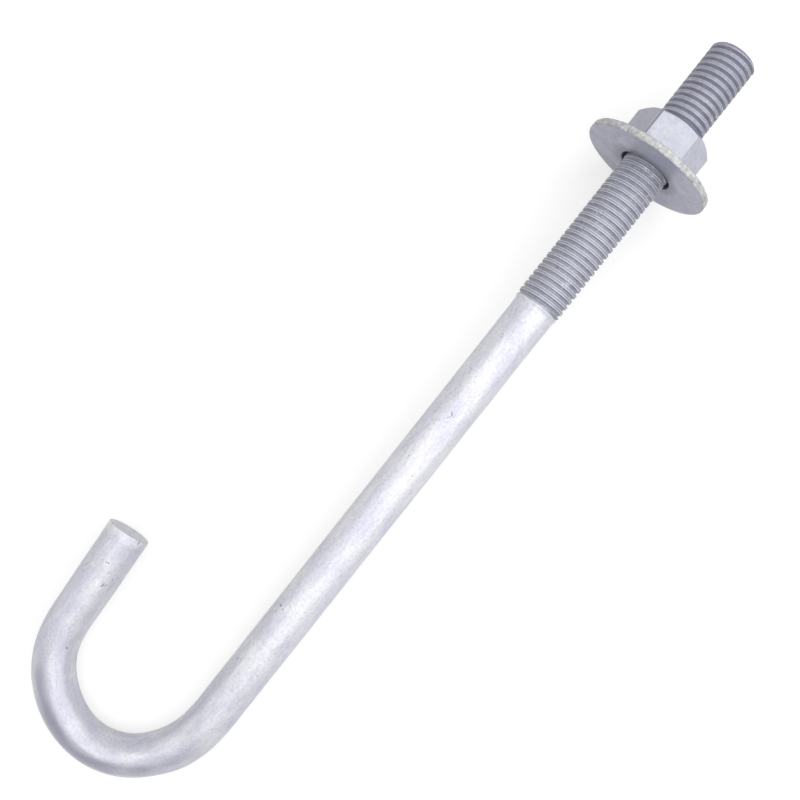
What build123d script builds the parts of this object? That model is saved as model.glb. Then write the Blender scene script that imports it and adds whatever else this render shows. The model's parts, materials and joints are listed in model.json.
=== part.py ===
from build123d import *
from math import asin, atan2, cos, degrees, hypot, radians, sin, sqrt, tan
import os

# A hot-dip galvanised J bolt, 5/8-11 by 12 inch, with its flat washer and hexagon nut.
#
# The bolt is drawn along its own axis: X runs from the start of the bend to the threaded
# end, and the hook curls towards +Y. The finished assembly is then laid on the floor as it
# comes to rest, on the hook's crown and the washer's rim. Millimetres and degrees.

# Bar.
shank_diameter = 14.6
shank_length = 165.0

# Hook: a cold bend, which follows its former loosely. Each stretch of the bar's centreline has
# its own radius and turn, from the shank round to the straight leg.
lead_in_radius, lead_in_turn = 62.8, 7.0
shoulder_radius, shoulder_turn = 32.6, 38.0
crown_radius, crown_turn = 24.9, 68.7
slack_radius, slack_turn = 34.5, 21.3
heel_radius, heel_turn = 26.7, 32.3
lead_out_radius, lead_out_turn = 50.7, 8.7
leg_length = 33.5
tip_lean = 7.0
tip_edge_radius = 0.9

# Threaded length, 5/8-11 UNC: drawn plain, at the diameter of the thread's crests.
thread_diameter = 15.875
thread_length = 102.0
point_diameter = 14.3
point_angle = 45.0
run_out_diameter = 14.2
run_out_length = 0.9
collar_diameter = 15.3
collar_length = 1.6

# Nut: finished hexagon, chamfered on both faces.
nut_across_flats = 23.6
nut_thickness = 13.6
nut_face_diameter = 21.2
nut_chamfer_angle = 30.0
nut_turn = 4.4
nut_mouth_diameter = 16.8
thread_past_nut = 29.1

# Washer.
washer_outer_diameter = 44.45
washer_hole_diameter = 18.1
washer_thickness = 2.5
washer_rim_chamfer = 0.45
washer_hole_chamfer = 0.3

# Radial running clearance between the nut and the thread's crests.
thread_clearance = 0.10

# Stations along the bolt's axis.
thread_start = shank_length
thread_end = thread_start + thread_length
nut_top = thread_end - thread_past_nut
nut_bottom = nut_top - nut_thickness
washer_bottom = nut_bottom - washer_thickness


def hook_path():
    """Centreline of the bar, from the thread back along the shank and round the hook."""
    stretches = [
        (lead_in_radius, lead_in_turn),
        (shoulder_radius, shoulder_turn),
        (crown_radius, crown_turn),
        (slack_radius, slack_turn),
        (heel_radius, heel_turn),
        (lead_out_radius, lead_out_turn),
    ]
    with BuildLine() as path:
        last = Line((thread_start, 0), (0, 0))
        for radius, turn in stretches:
            last = JernArc(start=last @ 1, tangent=last % 1, radius=radius, arc_size=-turn)
        Line(last @ 1, last @ 1 + (last % 1) * leg_length)
    return path.wires()[0]


def plain_bar(path):
    """The round bar along its path, with the tip cut a little out of square and its edge eased."""
    bar = sweep((path ^ 0) * Circle(shank_diameter / 2), path=path)
    tip = path @ 1
    along = path % 1
    lean = radians(tip_lean)
    cut_normal = along * cos(lean) - Vector(0, 0, sin(lean))
    cut = Plane(origin=tip - along * (shank_diameter / 2 * tan(lean)), z_dir=cut_normal)
    beyond_cut = Cylinder(shank_diameter, shank_diameter, align=(Align.CENTER, Align.CENTER, Align.MIN))
    bar -= cut.location * beyond_cut
    tip_face = bar.faces().sort_by_distance(tip)[0]
    return fillet(tip_face.edges(), tip_edge_radius)


def turned(profile):
    """A solid of revolution about the bolt's axis, from (station, radius) corners."""
    with BuildPart() as result:
        with BuildSketch():
            with BuildLine():
                Polyline(*profile, close=True)
            make_face()
        revolve(axis=Axis.X)
    return result.part


def threaded_end():
    """Rolled collar at the end of the shank, run-out groove, threaded length and chamfered point."""
    shank_radius = shank_diameter / 2
    collar_radius = collar_diameter / 2
    run_out_radius = run_out_diameter / 2
    thread_radius = thread_diameter / 2
    point_radius = point_diameter / 2
    collar_end = thread_start + collar_length
    groove_end = collar_end + run_out_length
    point_start = thread_end - (thread_radius - point_radius) / tan(radians(point_angle))
    return turned([
        (thread_start, 0),
        (thread_start, shank_radius),
        (collar_end, collar_radius),
        (collar_end + run_out_length / 2, run_out_radius),
        (groove_end, thread_radius),
        (point_start, thread_radius),
        (thread_end, point_radius),
        (thread_end, 0),
    ])


def hook_bolt():
    return plain_bar(hook_path()) + threaded_end()


def flat_washer():
    ring = Cylinder(washer_outer_diameter / 2, washer_thickness)
    ring -= Cylinder(washer_hole_diameter / 2, washer_thickness)
    circles = ring.edges().filter_by(GeomType.CIRCLE).sort_by(SortBy.RADIUS)
    ring = chamfer(circles[:2], washer_hole_chamfer)
    circles = ring.edges().filter_by(GeomType.CIRCLE).sort_by(SortBy.RADIUS)
    ring = chamfer(circles[-2:], washer_rim_chamfer)
    middle = washer_bottom + washer_thickness / 2
    return Location((middle, 0, 0), (0, 90, 0)) * ring


def hex_nut():
    corner_radius = nut_across_flats / sqrt(3)
    face_radius = nut_face_diameter / 2
    chamfer_height = (corner_radius - face_radius) * tan(radians(nut_chamfer_angle))
    over = 1.0
    over_height = over * tan(radians(nut_chamfer_angle))
    blank = Plane.YZ.offset(nut_bottom) * RegularPolygon(corner_radius, 6)
    body = extrude(blank, nut_thickness)
    body &= turned([
        (nut_bottom, 0),
        (nut_bottom, face_radius),
        (nut_bottom + chamfer_height + over_height, corner_radius + over),
        (nut_top - chamfer_height - over_height, corner_radius + over),
        (nut_top, face_radius),
        (nut_top, 0),
    ])
    body = Rot(-nut_turn, 0, 0) * body
    bore_radius = thread_diameter / 2 + thread_clearance
    mouth_radius = nut_mouth_diameter / 2
    mouth_depth = mouth_radius - bore_radius
    return body - turned([
        (nut_bottom, 0),
        (nut_bottom, mouth_radius),
        (nut_bottom + mouth_depth, bore_radius),
        (nut_top - mouth_depth, bore_radius),
        (nut_top, mouth_radius),
        (nut_top, 0),
    ])


def lay_down(parts, path):
    """Turn the parts so that the crown and the washer's rim rest on the floor, centred on the origin."""
    crown = path.bounding_box().min.X
    reach = washer_bottom + washer_rim_chamfer - crown
    rim_radius = washer_outer_diameter / 2
    bar_radius = shank_diameter / 2
    tilt = degrees(atan2(rim_radius, reach) - asin(bar_radius / hypot(rim_radius, reach)))
    tilted = [Rot(0, -tilt, 0) * part for part in parts]
    boxes = [part.bounding_box() for part in tilted]
    low_x = min(box.min.X for box in boxes)
    high_x = max(box.max.X for box in boxes)
    low_y = min(box.min.Y for box in boxes)
    high_y = max(box.max.Y for box in boxes)
    low_z = min(box.min.Z for box in boxes)
    shift = Location((-(low_x + high_x) / 2, -(low_y + high_y) / 2, -low_z))
    return [shift * part for part in tilted]


names = ["hook_bolt", "flat_washer", "hex_nut"]
solids = lay_down([hook_bolt(), flat_washer(), hex_nut()], hook_path())
os.makedirs("parts", exist_ok=True)
for name, solid in zip(names, solids):
    export_step(solid, f"parts/{name}.step")
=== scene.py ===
import json
from math import atan2, ceil, cos, hypot, pi, radians, sin, tan

import bmesh
import bpy
import numpy as np
from mathutils import Matrix, Vector, noise


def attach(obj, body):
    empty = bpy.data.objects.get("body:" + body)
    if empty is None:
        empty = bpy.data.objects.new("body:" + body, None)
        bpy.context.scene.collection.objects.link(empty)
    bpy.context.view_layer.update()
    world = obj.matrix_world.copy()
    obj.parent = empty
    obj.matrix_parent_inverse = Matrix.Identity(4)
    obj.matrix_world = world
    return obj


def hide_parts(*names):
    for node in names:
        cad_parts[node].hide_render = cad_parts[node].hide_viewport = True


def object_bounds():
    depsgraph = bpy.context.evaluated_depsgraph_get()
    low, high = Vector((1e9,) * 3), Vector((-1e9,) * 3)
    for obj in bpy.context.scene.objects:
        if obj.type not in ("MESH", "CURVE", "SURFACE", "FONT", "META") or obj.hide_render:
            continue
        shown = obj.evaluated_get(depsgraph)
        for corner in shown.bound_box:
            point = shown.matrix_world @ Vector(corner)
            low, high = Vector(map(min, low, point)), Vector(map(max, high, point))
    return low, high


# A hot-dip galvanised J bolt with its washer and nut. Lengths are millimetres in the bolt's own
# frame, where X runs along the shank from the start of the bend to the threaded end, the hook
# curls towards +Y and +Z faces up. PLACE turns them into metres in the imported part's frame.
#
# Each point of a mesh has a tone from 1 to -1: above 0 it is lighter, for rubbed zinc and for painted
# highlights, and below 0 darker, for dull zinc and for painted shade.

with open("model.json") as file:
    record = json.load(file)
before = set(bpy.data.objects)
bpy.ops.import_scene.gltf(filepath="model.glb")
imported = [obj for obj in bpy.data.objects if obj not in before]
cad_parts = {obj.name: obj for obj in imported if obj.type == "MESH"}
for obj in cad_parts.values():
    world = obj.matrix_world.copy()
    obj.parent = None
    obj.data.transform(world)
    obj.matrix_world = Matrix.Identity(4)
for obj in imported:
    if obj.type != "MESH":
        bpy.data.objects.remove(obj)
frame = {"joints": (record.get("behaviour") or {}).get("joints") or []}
cad_low, cad_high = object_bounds()
MM = 0.001

# Bar and hook, as in the part: each stretch of the hook has a radius and a turn in degrees.
BAR_RADIUS = 7.3
BAR_COLUMNS = 80
SHANK_LENGTH = 165.0
HOOK_STRETCHES = ((62.8, 7.0), (32.6, 38.0), (24.9, 68.7), (34.5, 21.3), (26.7, 32.3), (50.7, 8.7))
LEG_LENGTH = 33.5
CENTRELINE_STEP = 1.2

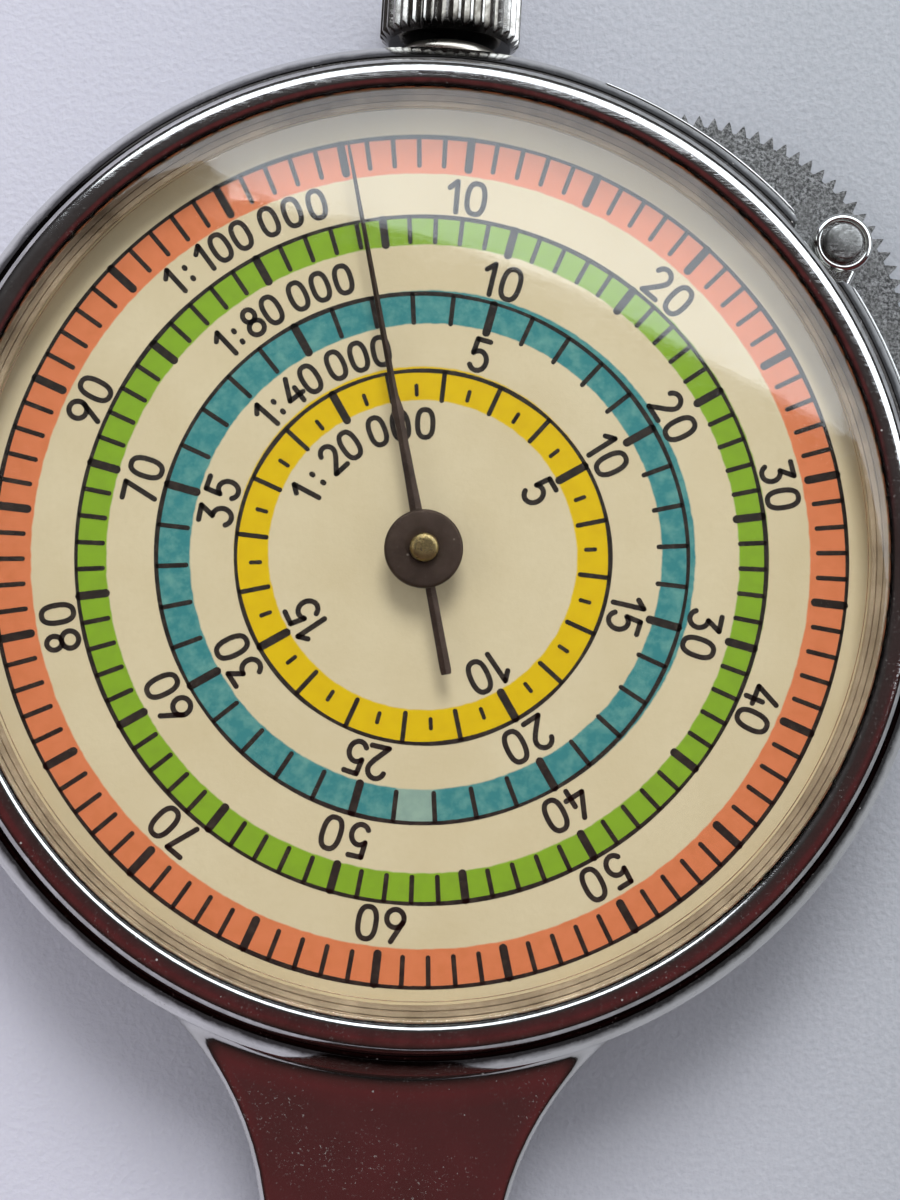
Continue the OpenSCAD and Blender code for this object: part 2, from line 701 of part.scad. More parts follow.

→ Stated goal
Quote exactly the lines running from the line with "return [shift * part for part in tilted]" through the line with "point = shown.matrix_world", both ends included, and nothing more.

→ Exercise result
    return [shift * part for part in tilted]


names = ["hook_bolt", "flat_washer", "hex_nut"]
solids = lay_down([hook_bolt(), flat_washer(), hex_nut()], hook_path())
os.makedirs("parts", exist_ok=True)
for name, solid in zip(names, solids):
    export_step(solid, f"parts/{name}.step")
=== scene.py ===
import json
from math import atan2, ceil, cos, hypot, pi, radians, sin, tan

import bmesh
import bpy
import numpy as np
from mathutils import Matrix, Vector, noise


def attach(obj, body):
    empty = bpy.data.objects.get("body:" + body)
    if empty is None:
        empty = bpy.data.objects.new("body:" + body, None)
        bpy.context.scene.collection.objects.link(empty)
    bpy.context.view_layer.update()
    world = obj.matrix_world.copy()
    obj.parent = empty
    obj.matrix_parent_inverse = Matrix.Identity(4)
    obj.matrix_world = world
    return obj


def hide_parts(*names):
    for node in names:
        cad_parts[node].hide_render = cad_parts[node].hide_viewport = True


def object_bounds():
    depsgraph = bpy.context.evaluated_depsgraph_get()
    low, high = Vector((1e9,) * 3), Vector((-1e9,) * 3)
    for obj in bpy.context.scene.objects:
        if obj.type not in ("MESH", "CURVE", "SURFACE", "FONT", "META") or obj.hide_render:
            continue
        shown = obj.evaluated_get(depsgraph)
        for corner in shown.bound_box:
            point = shown.matrix_world @ Vector(corner)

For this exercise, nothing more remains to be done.